The new aid architecture: what implications for civil society?

Dr. Rudolf Buntzel, from the Church Development Service and representing Concord during the 6th Brussels Development Briefing, explained that new actors bring new international funds – each with different procedures. NGOs are challenged to search for additional sources of funding, and rely less on their governments.

Dependence on public funding can drive NGOs away from their grassroots commitments and make them less radical in their advocacy for the poor, he said. All in all, the new multiplicity of financing for rural development is ambivalent: There is more money available and a new diversity of donors, this does not necessarily lead to more efficiency to reach the MDGs. Besides, many of the new players bypass the exsiting general consensus on aid effectiveness and transparency and follow their own objectives.

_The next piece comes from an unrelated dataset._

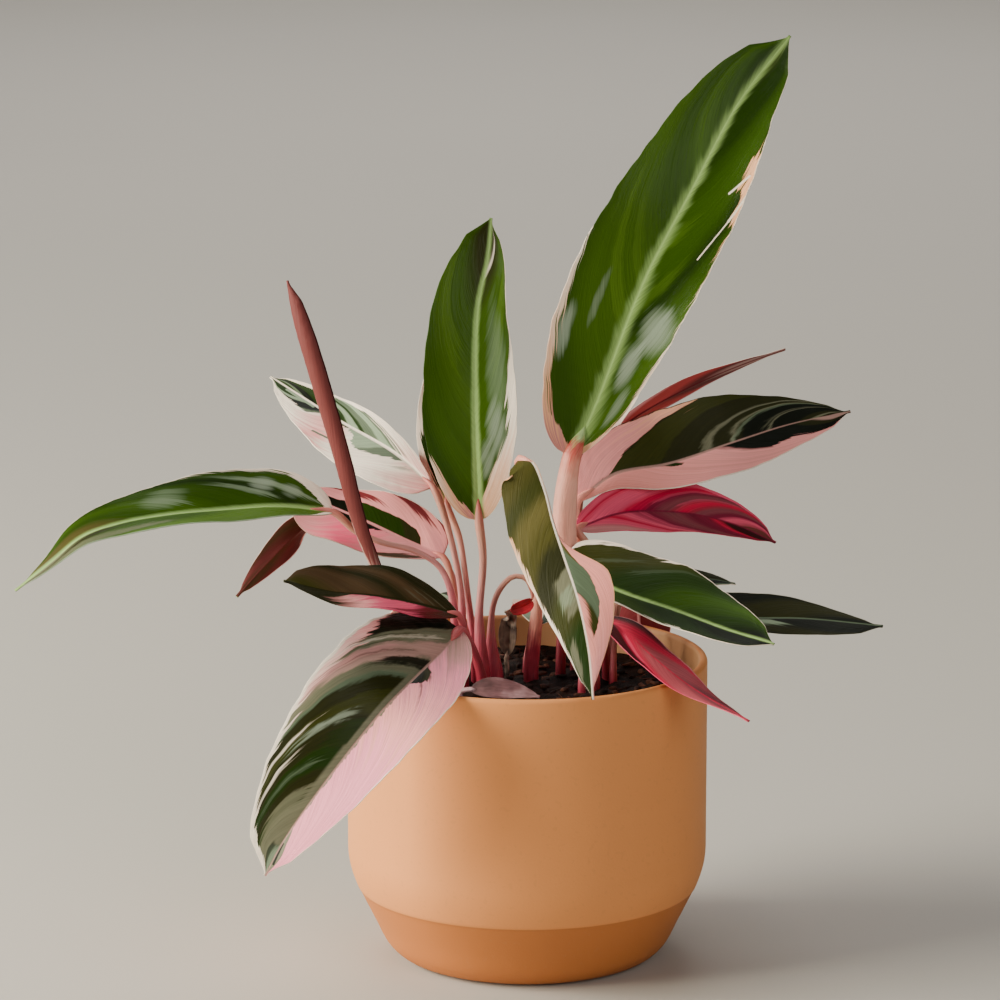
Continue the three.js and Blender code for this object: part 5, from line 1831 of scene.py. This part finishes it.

Mr. Buntzel continued with remarks on rural development, claiming that calls for the private sector to become more involved might shift the focus away from poverty reduction to economic growth. He argued that economic theories and models copied from past experiences of the industrialized countries or transferred from other continents were bound to fail. He questioned whether new donors were ready to engage in political conflict on the side of the people. For CSOs, the participation of the poor in their own development is key, they have to be in the driver’s seat. Researchers, investors, governments and experts on the other hand need to learn how to be co-pilots.

Mr. Buntzel concluded his presentation with an example of good practice- the ‘Global Fund to fight AIDS, Tuberculosis and Malaria’ initiated by Kofi Annan. CSOs would like to see such models replicated to handle funds pledged by different players to alleviate the impact of the global food crisis.